_Problem description_. Reproduce, exactly and in full, only the lines below from the one containing "make_tongue(tongue_leather)" through the one containing "if empty is".
## START
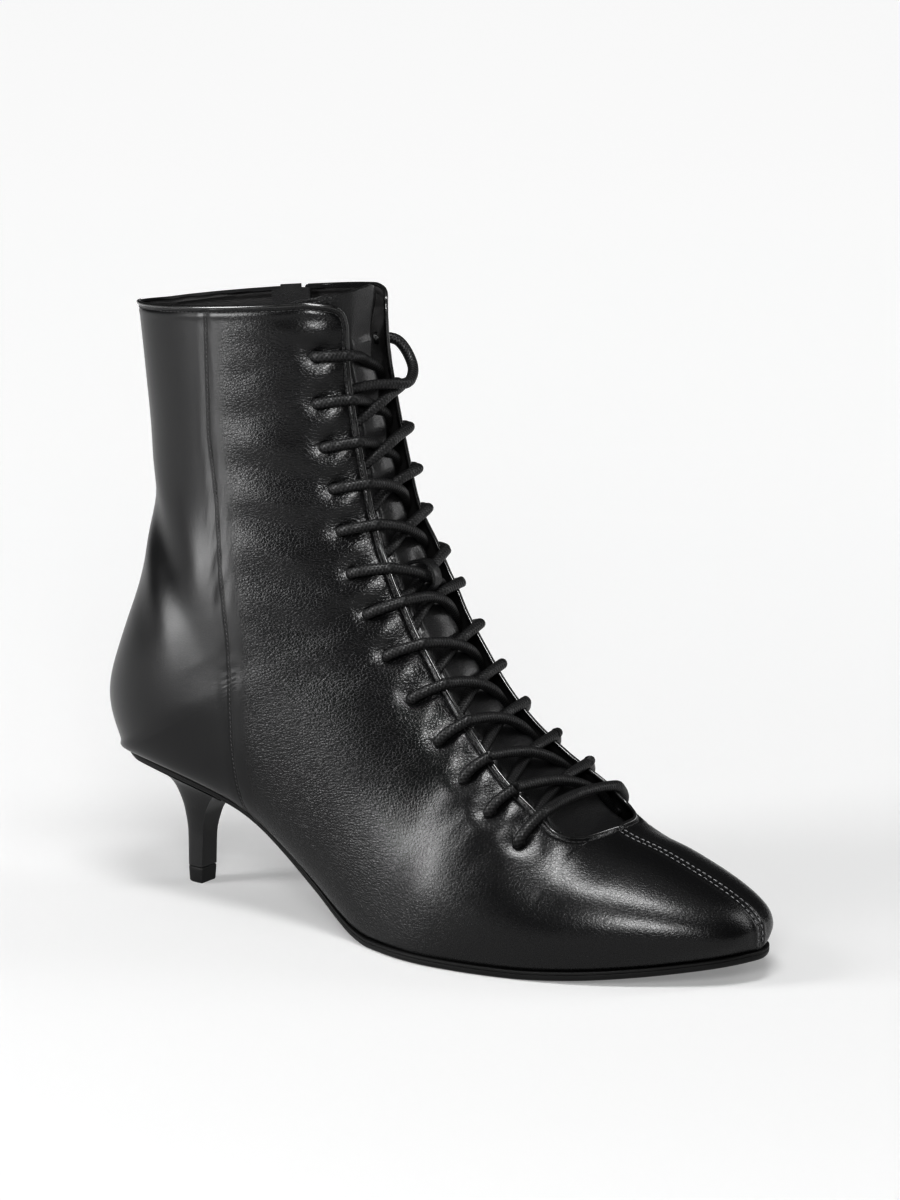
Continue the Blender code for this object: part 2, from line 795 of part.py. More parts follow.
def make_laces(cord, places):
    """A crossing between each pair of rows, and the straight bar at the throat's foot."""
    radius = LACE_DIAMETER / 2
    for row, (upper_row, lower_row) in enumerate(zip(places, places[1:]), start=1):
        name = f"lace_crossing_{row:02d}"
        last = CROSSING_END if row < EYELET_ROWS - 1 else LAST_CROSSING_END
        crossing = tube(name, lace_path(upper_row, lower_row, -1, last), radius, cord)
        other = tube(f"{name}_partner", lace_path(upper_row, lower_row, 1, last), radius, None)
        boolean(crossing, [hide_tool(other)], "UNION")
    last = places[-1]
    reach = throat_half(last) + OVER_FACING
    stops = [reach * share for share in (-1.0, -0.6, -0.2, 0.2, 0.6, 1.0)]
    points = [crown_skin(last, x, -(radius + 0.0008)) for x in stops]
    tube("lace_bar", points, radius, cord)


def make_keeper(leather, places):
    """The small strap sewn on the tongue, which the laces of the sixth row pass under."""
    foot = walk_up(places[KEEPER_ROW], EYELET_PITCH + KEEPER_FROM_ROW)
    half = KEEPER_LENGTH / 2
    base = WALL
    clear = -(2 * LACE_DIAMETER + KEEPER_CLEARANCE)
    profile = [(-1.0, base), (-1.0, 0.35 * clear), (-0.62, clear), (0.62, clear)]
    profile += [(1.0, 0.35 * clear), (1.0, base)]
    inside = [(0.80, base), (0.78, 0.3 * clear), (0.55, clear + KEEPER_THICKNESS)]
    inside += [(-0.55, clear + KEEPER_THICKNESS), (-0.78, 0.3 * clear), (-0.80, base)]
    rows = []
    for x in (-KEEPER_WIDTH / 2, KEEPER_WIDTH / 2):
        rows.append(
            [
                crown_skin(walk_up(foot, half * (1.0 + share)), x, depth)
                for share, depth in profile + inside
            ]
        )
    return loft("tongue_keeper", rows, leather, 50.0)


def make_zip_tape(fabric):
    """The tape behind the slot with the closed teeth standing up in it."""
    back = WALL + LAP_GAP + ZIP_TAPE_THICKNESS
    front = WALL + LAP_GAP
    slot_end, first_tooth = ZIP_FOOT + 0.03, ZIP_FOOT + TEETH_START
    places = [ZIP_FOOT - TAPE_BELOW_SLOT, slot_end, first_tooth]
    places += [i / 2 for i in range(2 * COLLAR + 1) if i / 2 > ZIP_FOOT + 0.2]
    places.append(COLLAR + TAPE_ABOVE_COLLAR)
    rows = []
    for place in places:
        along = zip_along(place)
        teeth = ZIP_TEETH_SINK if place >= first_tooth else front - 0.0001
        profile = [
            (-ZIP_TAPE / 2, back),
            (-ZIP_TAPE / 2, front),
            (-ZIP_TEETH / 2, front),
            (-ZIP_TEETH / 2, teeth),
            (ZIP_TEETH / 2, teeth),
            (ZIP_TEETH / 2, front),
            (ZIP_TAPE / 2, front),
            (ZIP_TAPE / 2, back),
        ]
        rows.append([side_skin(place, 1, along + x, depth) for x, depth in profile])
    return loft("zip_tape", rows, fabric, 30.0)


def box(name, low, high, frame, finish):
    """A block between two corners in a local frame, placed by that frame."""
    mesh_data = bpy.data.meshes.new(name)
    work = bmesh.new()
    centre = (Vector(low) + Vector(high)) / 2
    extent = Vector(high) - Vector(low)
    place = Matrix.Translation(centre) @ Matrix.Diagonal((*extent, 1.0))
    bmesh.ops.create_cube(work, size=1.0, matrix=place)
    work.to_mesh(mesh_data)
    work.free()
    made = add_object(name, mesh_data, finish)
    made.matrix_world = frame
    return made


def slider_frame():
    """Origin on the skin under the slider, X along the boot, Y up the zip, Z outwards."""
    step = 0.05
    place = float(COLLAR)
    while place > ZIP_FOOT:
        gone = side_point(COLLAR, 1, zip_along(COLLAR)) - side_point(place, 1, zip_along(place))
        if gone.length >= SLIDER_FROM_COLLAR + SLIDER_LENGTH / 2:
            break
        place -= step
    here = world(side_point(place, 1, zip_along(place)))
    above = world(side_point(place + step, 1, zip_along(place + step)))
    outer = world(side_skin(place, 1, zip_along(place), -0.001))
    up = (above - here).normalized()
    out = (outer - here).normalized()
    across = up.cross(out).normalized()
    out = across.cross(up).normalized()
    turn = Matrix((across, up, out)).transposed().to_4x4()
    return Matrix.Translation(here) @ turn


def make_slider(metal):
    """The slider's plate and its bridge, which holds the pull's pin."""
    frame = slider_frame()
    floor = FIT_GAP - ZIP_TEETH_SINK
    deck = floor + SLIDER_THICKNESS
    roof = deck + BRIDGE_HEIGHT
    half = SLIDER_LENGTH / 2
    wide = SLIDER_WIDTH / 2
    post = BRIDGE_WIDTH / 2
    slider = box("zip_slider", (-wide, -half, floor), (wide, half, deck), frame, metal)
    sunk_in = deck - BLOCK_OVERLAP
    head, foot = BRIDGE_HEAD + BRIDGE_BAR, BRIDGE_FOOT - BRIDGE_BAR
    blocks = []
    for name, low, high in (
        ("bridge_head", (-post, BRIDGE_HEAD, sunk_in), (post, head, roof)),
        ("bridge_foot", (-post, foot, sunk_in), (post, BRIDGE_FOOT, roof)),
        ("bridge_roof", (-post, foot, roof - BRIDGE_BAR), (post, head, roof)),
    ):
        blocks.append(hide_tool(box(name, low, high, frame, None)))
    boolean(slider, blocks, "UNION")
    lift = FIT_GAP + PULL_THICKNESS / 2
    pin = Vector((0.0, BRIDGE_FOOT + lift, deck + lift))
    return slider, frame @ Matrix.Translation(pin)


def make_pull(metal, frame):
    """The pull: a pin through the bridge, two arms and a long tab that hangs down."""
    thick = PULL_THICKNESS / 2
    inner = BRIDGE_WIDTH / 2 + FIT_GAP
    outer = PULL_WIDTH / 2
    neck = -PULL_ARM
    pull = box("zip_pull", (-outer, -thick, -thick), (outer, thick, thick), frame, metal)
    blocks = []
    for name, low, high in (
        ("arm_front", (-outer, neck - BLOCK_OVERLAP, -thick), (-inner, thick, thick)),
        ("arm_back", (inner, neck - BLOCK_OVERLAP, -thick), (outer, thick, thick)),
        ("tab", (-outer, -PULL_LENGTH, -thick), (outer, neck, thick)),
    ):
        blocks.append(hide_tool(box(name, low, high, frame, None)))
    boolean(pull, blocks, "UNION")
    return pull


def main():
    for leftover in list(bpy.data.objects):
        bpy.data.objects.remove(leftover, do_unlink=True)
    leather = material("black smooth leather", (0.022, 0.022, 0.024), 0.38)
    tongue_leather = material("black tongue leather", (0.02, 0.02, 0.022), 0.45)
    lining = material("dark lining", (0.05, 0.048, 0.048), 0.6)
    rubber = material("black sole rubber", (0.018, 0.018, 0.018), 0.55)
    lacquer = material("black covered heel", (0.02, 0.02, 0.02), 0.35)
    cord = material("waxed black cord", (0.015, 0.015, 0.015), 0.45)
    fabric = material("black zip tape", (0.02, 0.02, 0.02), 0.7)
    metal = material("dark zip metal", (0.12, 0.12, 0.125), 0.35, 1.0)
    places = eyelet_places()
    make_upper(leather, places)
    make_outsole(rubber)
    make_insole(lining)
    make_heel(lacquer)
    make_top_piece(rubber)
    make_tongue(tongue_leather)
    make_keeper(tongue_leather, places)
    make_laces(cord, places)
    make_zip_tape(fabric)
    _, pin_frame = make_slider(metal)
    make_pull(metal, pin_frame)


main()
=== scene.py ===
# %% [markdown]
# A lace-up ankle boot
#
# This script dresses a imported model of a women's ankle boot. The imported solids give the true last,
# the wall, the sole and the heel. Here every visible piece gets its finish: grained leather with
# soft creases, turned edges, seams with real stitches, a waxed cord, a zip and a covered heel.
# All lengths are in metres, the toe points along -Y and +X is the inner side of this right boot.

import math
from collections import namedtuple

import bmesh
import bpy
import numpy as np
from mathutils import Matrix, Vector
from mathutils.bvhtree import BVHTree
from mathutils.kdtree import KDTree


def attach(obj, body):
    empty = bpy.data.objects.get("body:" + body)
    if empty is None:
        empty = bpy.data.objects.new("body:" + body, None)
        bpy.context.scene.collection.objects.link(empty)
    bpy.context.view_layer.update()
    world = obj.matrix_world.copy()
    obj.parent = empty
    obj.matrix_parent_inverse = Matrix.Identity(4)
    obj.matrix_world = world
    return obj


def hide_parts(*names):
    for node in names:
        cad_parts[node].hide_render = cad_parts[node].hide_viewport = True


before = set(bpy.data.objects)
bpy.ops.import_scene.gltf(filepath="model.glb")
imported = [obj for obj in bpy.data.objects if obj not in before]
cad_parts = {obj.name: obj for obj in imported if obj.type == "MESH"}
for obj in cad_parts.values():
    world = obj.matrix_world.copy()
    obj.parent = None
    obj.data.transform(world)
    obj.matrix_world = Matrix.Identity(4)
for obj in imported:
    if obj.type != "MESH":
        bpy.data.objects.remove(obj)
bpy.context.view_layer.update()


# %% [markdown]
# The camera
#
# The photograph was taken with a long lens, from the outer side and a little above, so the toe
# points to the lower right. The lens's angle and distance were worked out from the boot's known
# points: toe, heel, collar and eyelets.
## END
_Solution to this task_.
    make_tongue(tongue_leather)
    make_keeper(tongue_leather, places)
    make_laces(cord, places)
    make_zip_tape(fabric)
    _, pin_frame = make_slider(metal)
    make_pull(metal, pin_frame)


main()
=== scene.py ===
# %% [markdown]
# A lace-up ankle boot
#
# This script dresses a imported model of a women's ankle boot. The imported solids give the true last,
# the wall, the sole and the heel. Here every visible piece gets its finish: grained leather with
# soft creases, turned edges, seams with real stitches, a waxed cord, a zip and a covered heel.
# All lengths are in metres, the toe points along -Y and +X is the inner side of this right boot.

import math
from collections import namedtuple

import bmesh
import bpy
import numpy as np
from mathutils import Matrix, Vector
from mathutils.bvhtree import BVHTree
from mathutils.kdtree import KDTree


def attach(obj, body):
    empty = bpy.data.objects.get("body:" + body)
    if empty is None:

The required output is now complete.